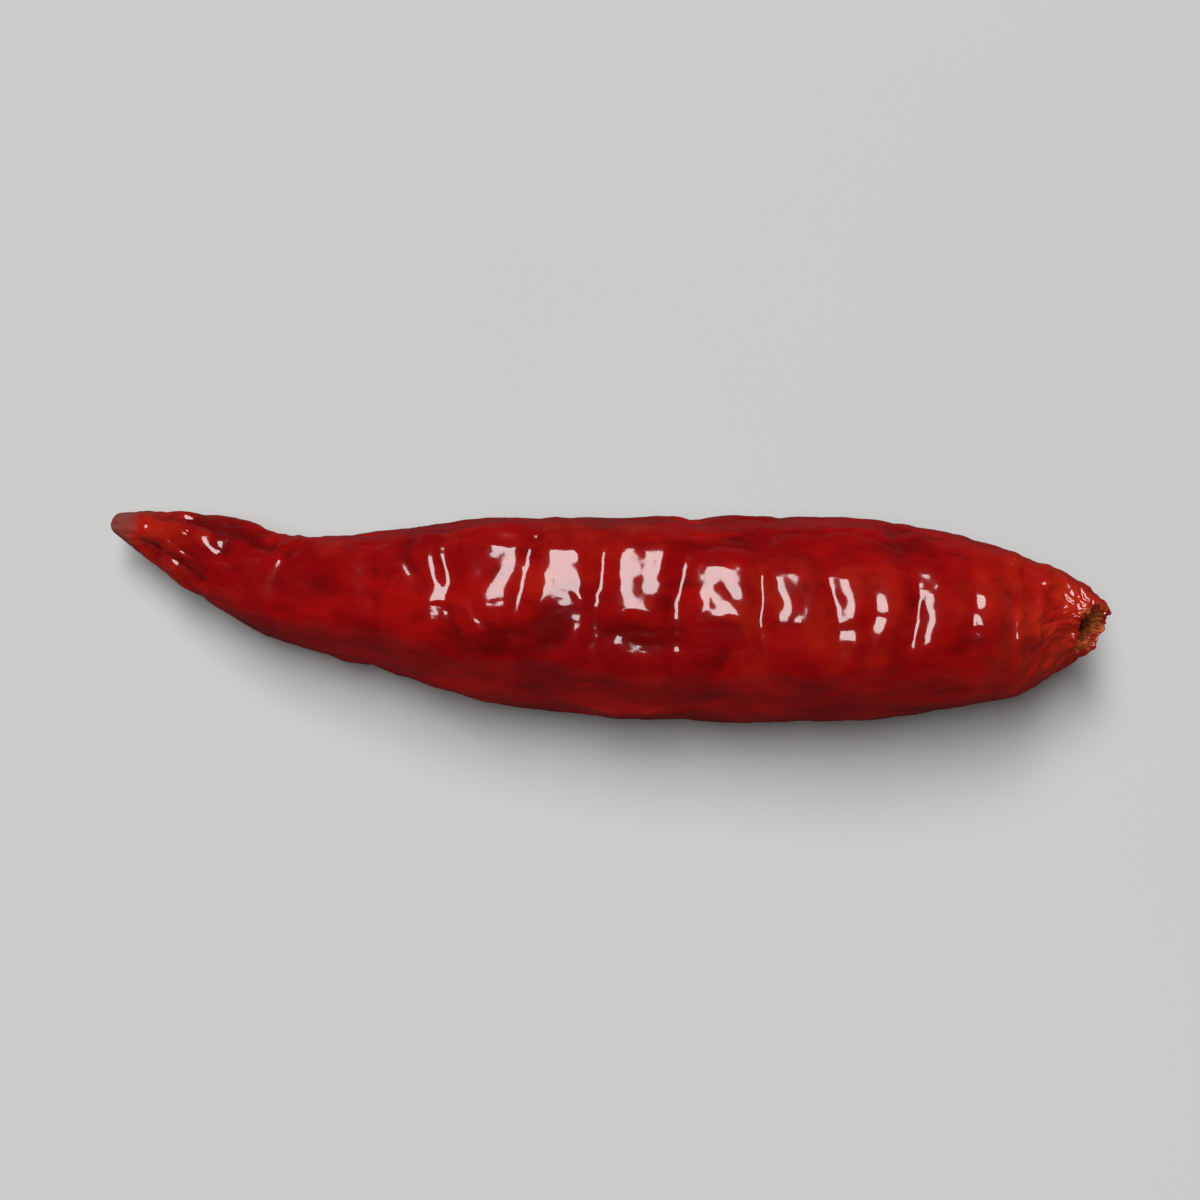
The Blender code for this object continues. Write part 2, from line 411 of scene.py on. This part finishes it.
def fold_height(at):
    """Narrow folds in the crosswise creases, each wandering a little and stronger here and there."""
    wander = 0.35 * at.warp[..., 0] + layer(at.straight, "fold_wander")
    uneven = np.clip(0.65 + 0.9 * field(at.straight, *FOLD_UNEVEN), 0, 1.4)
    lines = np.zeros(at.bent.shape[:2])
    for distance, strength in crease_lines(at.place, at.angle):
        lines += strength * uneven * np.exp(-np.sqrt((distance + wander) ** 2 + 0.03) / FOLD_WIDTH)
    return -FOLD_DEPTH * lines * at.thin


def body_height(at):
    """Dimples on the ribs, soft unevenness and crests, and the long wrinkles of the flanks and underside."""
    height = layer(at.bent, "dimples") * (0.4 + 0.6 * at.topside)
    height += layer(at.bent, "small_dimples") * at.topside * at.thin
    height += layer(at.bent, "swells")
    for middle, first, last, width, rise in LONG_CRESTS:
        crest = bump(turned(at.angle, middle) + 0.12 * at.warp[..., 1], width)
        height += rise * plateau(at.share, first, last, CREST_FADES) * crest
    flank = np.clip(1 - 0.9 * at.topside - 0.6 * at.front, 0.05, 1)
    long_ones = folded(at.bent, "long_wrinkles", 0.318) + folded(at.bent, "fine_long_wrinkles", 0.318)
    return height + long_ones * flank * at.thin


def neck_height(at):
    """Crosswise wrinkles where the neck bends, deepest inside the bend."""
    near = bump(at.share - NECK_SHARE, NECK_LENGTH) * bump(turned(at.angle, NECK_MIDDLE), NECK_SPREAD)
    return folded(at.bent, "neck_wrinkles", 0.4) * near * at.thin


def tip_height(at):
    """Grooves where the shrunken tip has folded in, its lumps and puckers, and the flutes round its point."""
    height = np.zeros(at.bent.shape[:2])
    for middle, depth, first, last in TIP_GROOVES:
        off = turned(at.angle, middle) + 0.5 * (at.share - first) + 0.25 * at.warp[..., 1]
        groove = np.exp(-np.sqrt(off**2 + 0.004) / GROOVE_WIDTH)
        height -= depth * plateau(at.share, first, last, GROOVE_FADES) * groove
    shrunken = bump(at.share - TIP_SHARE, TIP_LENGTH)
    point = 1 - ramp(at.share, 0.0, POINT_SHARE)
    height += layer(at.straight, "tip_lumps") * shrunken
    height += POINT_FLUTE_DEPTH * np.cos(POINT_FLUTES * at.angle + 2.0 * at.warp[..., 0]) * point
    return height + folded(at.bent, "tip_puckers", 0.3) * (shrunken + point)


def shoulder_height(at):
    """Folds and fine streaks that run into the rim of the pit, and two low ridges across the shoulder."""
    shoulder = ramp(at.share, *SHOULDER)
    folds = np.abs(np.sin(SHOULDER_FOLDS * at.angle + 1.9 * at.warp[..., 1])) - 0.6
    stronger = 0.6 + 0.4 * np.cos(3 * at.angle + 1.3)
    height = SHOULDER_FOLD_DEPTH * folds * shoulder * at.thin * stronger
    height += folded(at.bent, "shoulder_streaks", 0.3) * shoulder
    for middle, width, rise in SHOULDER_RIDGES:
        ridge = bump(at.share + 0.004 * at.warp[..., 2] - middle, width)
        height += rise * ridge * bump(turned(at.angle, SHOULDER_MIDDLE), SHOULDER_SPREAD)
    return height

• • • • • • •

**Requirements:** Each line must be given again exactly as written above.

**Task output:**
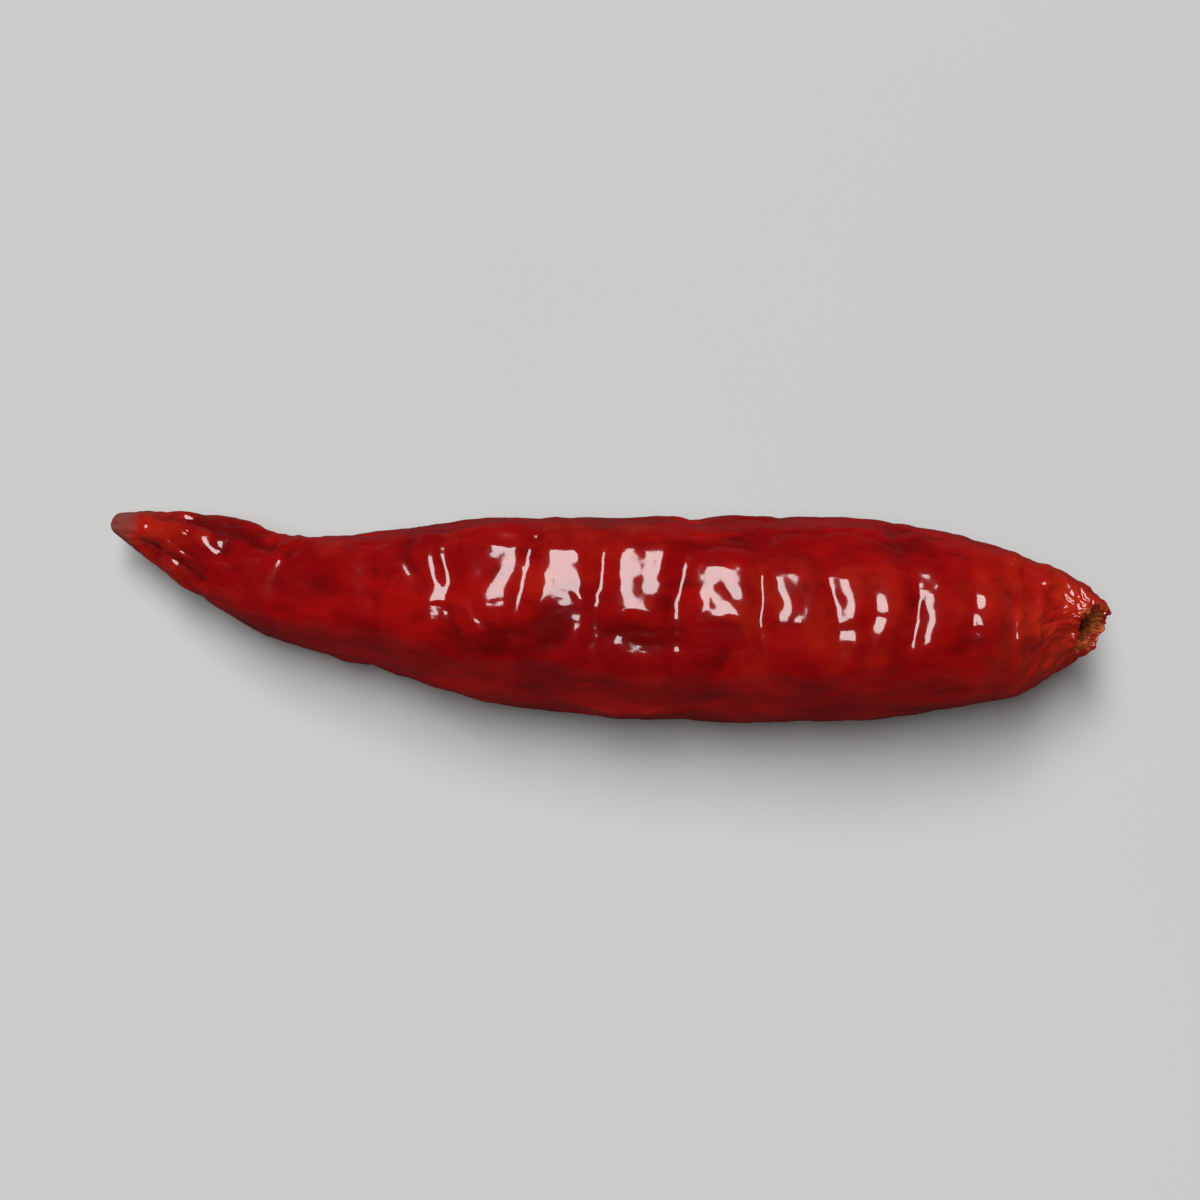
The Blender code for this object continues. Write part 2, from line 411 of scene.py on. This part finishes it.
def fold_height(at):
    """Narrow folds in the crosswise creases, each wandering a little and stronger here and there."""
    wander = 0.35 * at.warp[..., 0] + layer(at.straight, "fold_wander")
    uneven = np.clip(0.65 + 0.9 * field(at.straight, *FOLD_UNEVEN), 0, 1.4)
    lines = np.zeros(at.bent.shape[:2])
    for distance, strength in crease_lines(at.place, at.angle):
        lines += strength * uneven * np.exp(-np.sqrt((distance + wander) ** 2 + 0.03) / FOLD_WIDTH)
    return -FOLD_DEPTH * lines * at.thin


def body_height(at):
    """Dimples on the ribs, soft unevenness and crests, and the long wrinkles of the flanks and underside."""
    height = layer(at.bent, "dimples") * (0.4 + 0.6 * at.topside)
    height += layer(at.bent, "small_dimples") * at.topside * at.thin
    height += layer(at.bent, "swells")
    for middle, first, last, width, rise in LONG_CRESTS:
        crest = bump(turned(at.angle, middle) + 0.12 * at.warp[..., 1], width)
        height += rise * plateau(at.share, first, last, CREST_FADES) * crest
    flank = np.clip(1 - 0.9 * at.topside - 0.6 * at.front, 0.05, 1)
    long_ones = folded(at.bent, "long_wrinkles", 0.318) + folded(at.bent, "fine_long_wrinkles", 0.318)
    return height + long_ones * flank * at.thin


def neck_height(at):
    """Crosswise wrinkles where the neck bends, deepest inside the bend."""
    near = bump(at.share - NECK_SHARE, NECK_LENGTH) * bump(turned(at.angle, NECK_MIDDLE), NECK_SPREAD)
    return folded(at.bent, "neck_wrinkles", 0.4) * near * at.thin


def tip_height(at):
    """Grooves where the shrunken tip has folded in, its lumps and puckers, and the flutes round its point."""
    height = np.zeros(at.bent.shape[:2])
    for middle, depth, first, last in TIP_GROOVES:
        off = turned(at.angle, middle) + 0.5 * (at.share - first) + 0.25 * at.warp[..., 1]
        groove = np.exp(-np.sqrt(off**2 + 0.004) / GROOVE_WIDTH)
        height -= depth * plateau(at.share, first, last, GROOVE_FADES) * groove
    shrunken = bump(at.share - TIP_SHARE, TIP_LENGTH)
    point = 1 - ramp(at.share, 0.0, POINT_SHARE)
    height += layer(at.straight, "tip_lumps") * shrunken
    height += POINT_FLUTE_DEPTH * np.cos(POINT_FLUTES * at.angle + 2.0 * at.warp[..., 0]) * point
    return height + folded(at.bent, "tip_puckers", 0.3) * (shrunken + point)


def shoulder_height(at):
    """Folds and fine streaks that run into the rim of the pit, and two low ridges across the shoulder."""
    shoulder = ramp(at.share, *SHOULDER)
    folds = np.abs(np.sin(SHOULDER_FOLDS * at.angle + 1.9 * at.warp[..., 1])) - 0.6
    stronger = 0.6 + 0.4 * np.cos(3 * at.angle + 1.3)
    height = SHOULDER_FOLD_DEPTH * folds * shoulder * at.thin * stronger
    height += folded(at.bent, "shoulder_streaks", 0.3) * shoulder
    for middle, width, rise in SHOULDER_RIDGES:
        ridge = bump(at.share + 0.004 * at.warp[..., 2] - middle, width)
        height += rise * ridge * bump(turned(at.angle, SHOULDER_MIDDLE), SHOULDER_SPREAD)
    return height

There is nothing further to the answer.